Twitter

Is the controversy over Hillary Clinton’s clandestine approach to email, involving her exclusive use of a personal email account while secretary of state, about transparency or partisan politicking in the run-up to the 2016 presidential campaign season?

The likely answer: both.

Regardless, the end result is the same; the story is out, and now Clinton’s camp is obliged to showcase its most advanced crisis-control maneuvers.

After The New York Times delighted untold throngs of Clinton detractors with its inopportune report, released Monday, about her studied avoidance of explicitly required email protocol while serving as the top-ranking member of President Obama’s State Department, she waited a beat or two before responding.

When she did, late Wednesday evening, she chose a medium that has bolstered her public image in recent years: Twitter. “I want the public to see my email. I asked State to release them,” Clinton tweeted. “They said they will review them for release as soon as possible.”
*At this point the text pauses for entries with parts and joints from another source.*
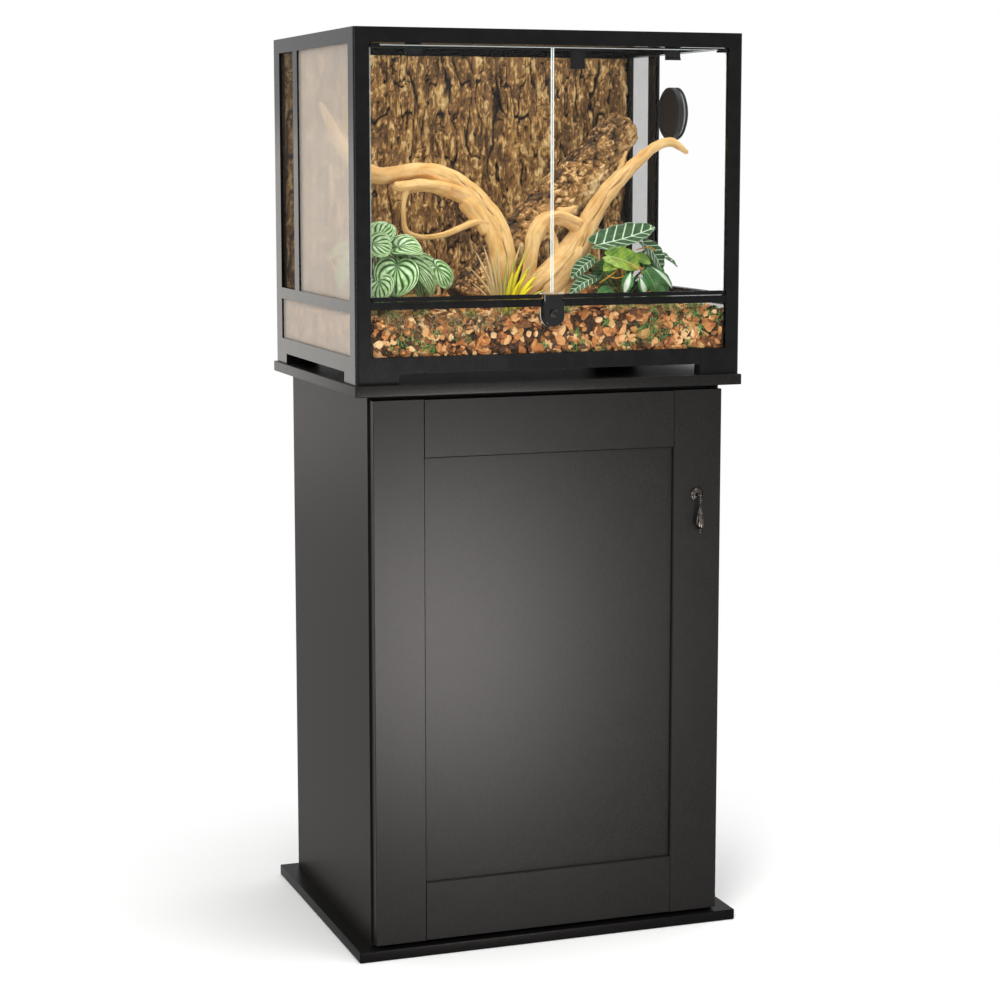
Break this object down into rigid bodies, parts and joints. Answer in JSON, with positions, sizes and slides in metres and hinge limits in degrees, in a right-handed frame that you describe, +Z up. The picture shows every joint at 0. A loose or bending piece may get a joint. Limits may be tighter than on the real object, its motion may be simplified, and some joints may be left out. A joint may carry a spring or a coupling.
{
  "type": "reptile terrarium",
  "caption": "Front-opening glass terrarium with a planted bark layout, on a black one-door cabinet stand.",
  "frame": {"origin": "centre of the base board's underside, on the floor", "axes": "+X to the right along the front, +Y towards the back, +Z up; the doors face -Y"},
  "size_m": [0.6172, 0.4814, 1.375],
  "materials": {
    "laminate_black": "matte black-brown laminate with a fine wood grain",
    "frame_black": "satin-gloss moulded plastic",
    "glass_clear": "clear float glass with green-grey edges",
    "steel_plain": "plain zinc-plated steel",
    "pull_pewter": "dark antique pewter, worn brighter on the high points",
    "screen_steel": "woven stainless mesh",
    "screen_dark": "dark coated mesh",
    "lock_chrome": "dark chromed cylinder",
    "clip_black": "matte moulded plastic",
    "port_black": "matte moulded plastic",
    "bark_brown": "rough fissured bark",
    "soil_chips": "loose bark chips and coir",
    "cork_brown": "knobbly cork bark",
    "driftwood_tan": "smooth weathered wood with cracks",
    "leaf_striped": "pale green leaves with dark stripes",
    "moss_roots": "dark mossy fibre",
    "leaf_green": "dark green leaves with pale veins, and dry grass"
  },
  "bodies": {
    "terrarium": {"base_board": "laminate_black", "top_board": "laminate_black", "side_panel_left": "laminate_black", "side_panel_right": "laminate_black", "back_panel": "laminate_black", "shelf": "laminate_black", "shelf_pins": "steel_plain", "front_stretcher": "laminate_black", "hinge_arms": "steel_plain", "door_catch": "clip_black", "base_corners": "frame_black", "base_rails_long": "frame_black", "base_rails_short": "frame_black", "bottom_pane": "glass_clear", "posts_front": "frame_black", "posts_back": "frame_black", "top_corners": "frame_black", "top_rail_front": "frame_black", "top_rail_back": "frame_black", "top_rails_side": "frame_black", "transom_front": "frame_black", "transoms_side": "frame_black", "mullions": "frame_black", "low_pane_front": "glass_clear", "low_panes_side": "glass_clear", "side_pane_left": "glass_clear", "side_pane_right": "glass_clear", "back_pane": "glass_clear", "vent_screens": "screen_steel", "lock_housing": "frame_black", "port_ring": "port_black", "bark_background": "bark_brown", "substrate": "soil_chips", "cork_log": "cork_brown", "driftwood_left": "driftwood_tan", "driftwood_right": "driftwood_tan", "striped_plant": "leaf_striped", "root_ball": "moss_roots", "ground_plants": "leaf_green"},
    "cabinet_door": {"door_stile_left": "laminate_black", "door_stile_right": "laminate_black", "door_rail_top": "laminate_black", "door_rail_bottom": "laminate_black", "door_panel": "laminate_black", "hinge_cups": "steel_plain", "strike_plate": "steel_plain", "pull_rosette": "pull_pewter"},
    "pull": {"pull_drop": "pull_pewter"},
    "left_door": {"left_door_glass": "glass_clear", "left_door_foot": "frame_black", "left_door_pivot": "frame_black"},
    "right_door": {"right_door_glass": "glass_clear", "right_door_foot": "frame_black", "right_door_pivot": "frame_black"},
    "knob": {"lock_knob": "lock_chrome"},
    "bar": {"lock_bar": "frame_black"},
    "lid": {"lid_frame": "frame_black", "lid_screen": "screen_dark", "lid_clips": "clip_black"},
    "plug": {"port_plug": "port_black"}
  },
  "joints": [
    {"name": "cabinet_door_hinge", "type": "hinge", "parent": "terrarium", "child": "cabinet_door", "pos_m": [-0.278, -0.208, 0.43], "axis": [0, 0, -1], "range_deg": [0, 100]},
    {"name": "pull_swing", "type": "hinge", "parent": "cabinet_door", "child": "pull", "pos_m": [0.2385, -0.239, 0.679], "axis": [-1, 0, 0], "range_deg": [0, 90]},
    {"name": "left_door_hinge", "type": "hinge", "parent": "terrarium", "child": "left_door", "pos_m": [-0.2755, -0.2189, 1.17], "axis": [0, 0, -1], "range_deg": [0, 110]},
    {"name": "right_door_hinge", "type": "hinge", "parent": "terrarium", "child": "right_door", "pos_m": [0.2815, -0.2189, 1.17], "axis": [0, 0, 1], "range_deg": [0, 110]},
    {"name": "lock_turn", "type": "hinge", "parent": "terrarium", "child": "knob", "pos_m": [0.003, -0.226, 0.961], "axis": [0, -1, 0], "range_deg": [0, 90]},
    {"name": "lock_lift", "type": "slide", "parent": "terrarium", "child": "bar", "axis": [0, 0, 1], "range_m": [0, 0.0081]},
    {"name": "lid_lift", "type": "slide", "parent": "terrarium", "child": "lid", "axis": [0, 0, 1], "range_m": [0, 0.05]},
    {"name": "plug_pull", "type": "slide", "parent": "terrarium", "child": "plug", "axis": [1, 0, 0], "range_m": [0, 0.04]}
  ],
  "couplings": [
    {"joint": "lock_lift", "follows": "lock_turn", "m_per_rad": 0.005093}
  ]
}
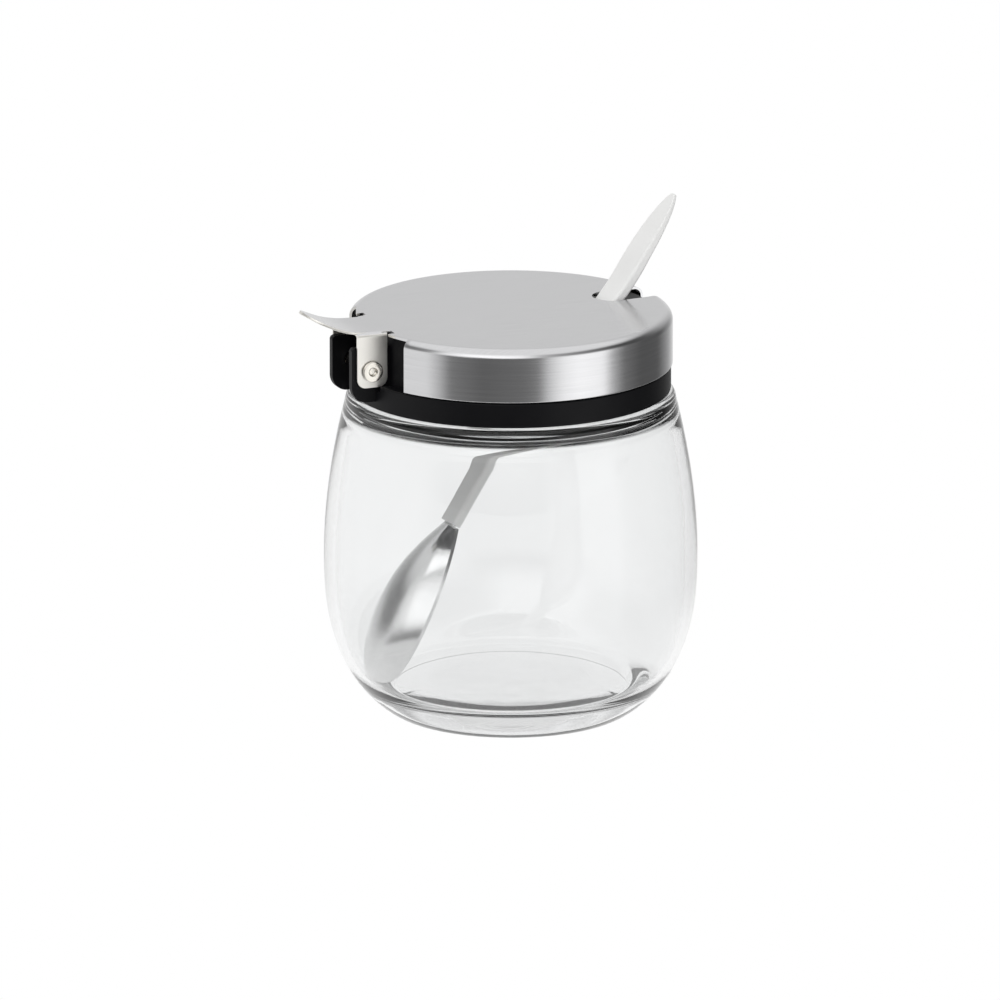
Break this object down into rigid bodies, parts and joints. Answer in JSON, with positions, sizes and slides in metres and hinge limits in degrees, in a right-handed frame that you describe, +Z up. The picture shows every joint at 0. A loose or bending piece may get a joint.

As The Huffington Post’s Igor Bobic noted Thursday, Clinton’s email records are unsurprisingly of interest to House members conducting an ongoing congressional inquest into the Sept. 11, 2012, attack on the U.S. diplomatic compound in Benghazi, Libya:

Clinton’s advisers submitted some 50,000 pages of emails to the State Department two months ago at the government’s request, but critics maintained that using private email allowed Clinton to pick and choose which documents to submit with no way to verify the process. A House panel investigating the 2012 terror attacks in Benghazi, Libya, on Wednesday issued a subpoena for any and all of Clinton’s private emails related to the attack.

Indeed, the State Department on Thursday backed up Clinton’s tweet, issuing a statement confirming that a review of the former secretary of state’s emails will shortly commence, “using a normal process that guides such releases,” and added that, because of the “sheer volume” of material involved, “this review will take some time to complete.”

That should give Clinton’s right-wing opponents plenty of time to bust out the heavy artillery.

Update: The same goes for, as CNN put it, “[t]he Democratic Party’s anyone-but-Hillary wing.”